Mr Obama's election and the prospect of severe US recession has also
provoked concern in Beijing about a possible revival of
protectionism. That would be a severe blow for China given its deep
integration into the global supply chain. Stephen Roach, chairman of
Morgan Stanley Asia, says he hopes Mr Obama will resist the
temptation of scoring easy political points at home. But, if things
get rough economically, he says a new Democratic administration could
easily resort to China bashing.

Even as those risks rise, China is being expected to play an
increasingly prominent role at the top table of world leadership.
Many eyes were on Beijing at November's G20 meeting in Washington.
China has been invited into the Financial Stability Forum, a body
that monitors and forms regulatory standards. Its role in the
International Monetary Fund and World Bank is likely to increase. But
Beijing has been diffident about taking too prominent a role, partly
because of fears that its currency policy could come under greater
spotlight. One foreign ministry official, referring to the G20
gathering in Washington, said China was happy for Nicolas Sarkozy,
president of France, and Brazil's Luiz Inacio "Lula" da Silva to
steal the limelight.

Yet China has reached the stage where it will have to participate
more in global decision-making whether it wants to or not. Chris
Patten, former governor of Hong Kong, said: "If I was Obama, I would
go to China before anywhere else. There isn't a big issue you can get
done without China." Referring to the possibility of the US playing
the protectionist card, he said: "If Obama does have a tough line on
trade with China, it is very difficult to see, for example, how we
could expect China to make much progress on climate change negotiations."

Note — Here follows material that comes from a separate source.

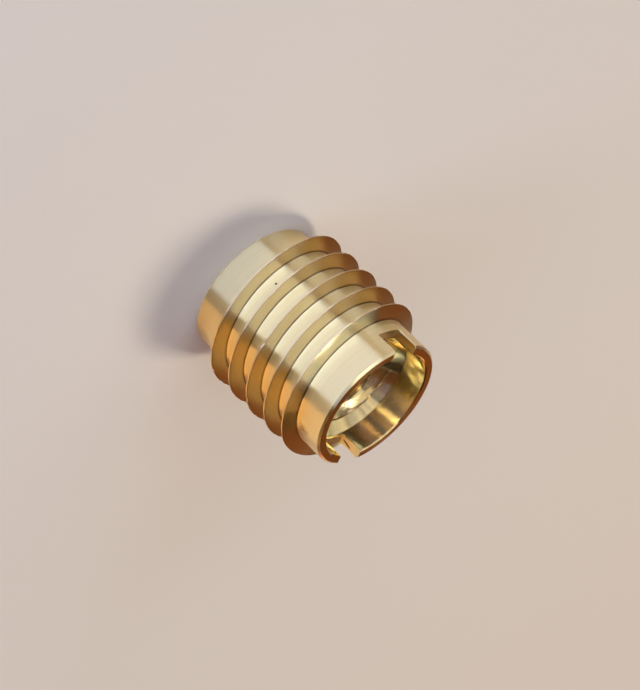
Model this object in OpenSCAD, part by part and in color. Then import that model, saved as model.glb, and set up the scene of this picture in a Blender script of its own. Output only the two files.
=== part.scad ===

China has also played a bigger -- if yet less than decisive - role in
six-party talks aimed at persuading North Korea, its difficult
neighbour, to give up its nuclear arms programme. China has
facilitated talks between itself, North Korea, the US, Japan, South
Korea and Russia. But it has been reluctant to put diplomatic or
economic pressure on Pyongyang that might force it to dismantle its
nuclear facilities.

Prof Shi says that on this and other issues China is not keen on
throwing its weight around. But he does detect a hardening of
Beijing's stance on issues closest to its heart. "First China is
reacting harder than everyone expected over the Taiwan arms sale," he
says, referring to the US decision to supply what Beijing regards as
a renegade province with $6bn in arms. "And then, in talks with the
representative of the Dalai Lama. This is not accidental. Maybe
subconsciously, the Chinese leaders have more confidence. China will
not ask for this or that. But it will frequently say 'No' over Tibet
or over Taiwan."

Yet if China is being more assertive in some respects, in others it
has worked hard to underline its message of peaceful rise. Only a few
years ago, Beijing's relationship with Tokyo had soured to such an
extent that Chinese leaders refused to meet the then prime minister,
Junichiro Koizumi, because of his penchant for visiting the
controversial Yasukuni war shrine. Yet Beijing has had a far more
constructive attitude with the three prime ministers who have
followed, in spite of the fact that Shinzo Abe and current incumbent
Taro Aso have a track record as nationalists.

"China has gone out of its way to offer an olive branch to Tokyo,"
says Jeff Kingston, professor of Asian Studies at Temple University.
Beijing, he says, has concluded that there is little mileage in
prolonging friction with its closest neighbour, although he argues
that the Chinese leadership is likely to keep the anti-Japanese
nationalist card in reserve if things get tough at home.

Beijing's relations have also improved with Taiwan following the
election as president in March of Ma Ying-jeou, who seeks more
pragmatic relations with Beijing. In November, Chen Yunlin, in charge
of cross-Straits relations, became the most senior mainland official
to visit Taiwan since 1949. Despite protests over his visit by
supporters of Taiwanese independence, he concluded agreements to
increase direct charter flights across the Taiwan Straits.

Major General Qian Lihua, director of the ministry's foreign affairs
office, said he hoped Mr Chen's efforts would "lay the foundation for
greater political breakthroughs in the future." But he warned that
Taiwan remained a potential source of instability. If, by pushing for
independence, Taiwan "dares force us into a corner, we would have to
resort to resolute means," he said.

Never in history has a rising power of China's size been smoothly
incorporated into a new world order. Only responsible leadership from
Washington, Beijing and elsewhere will ensure that this time is different.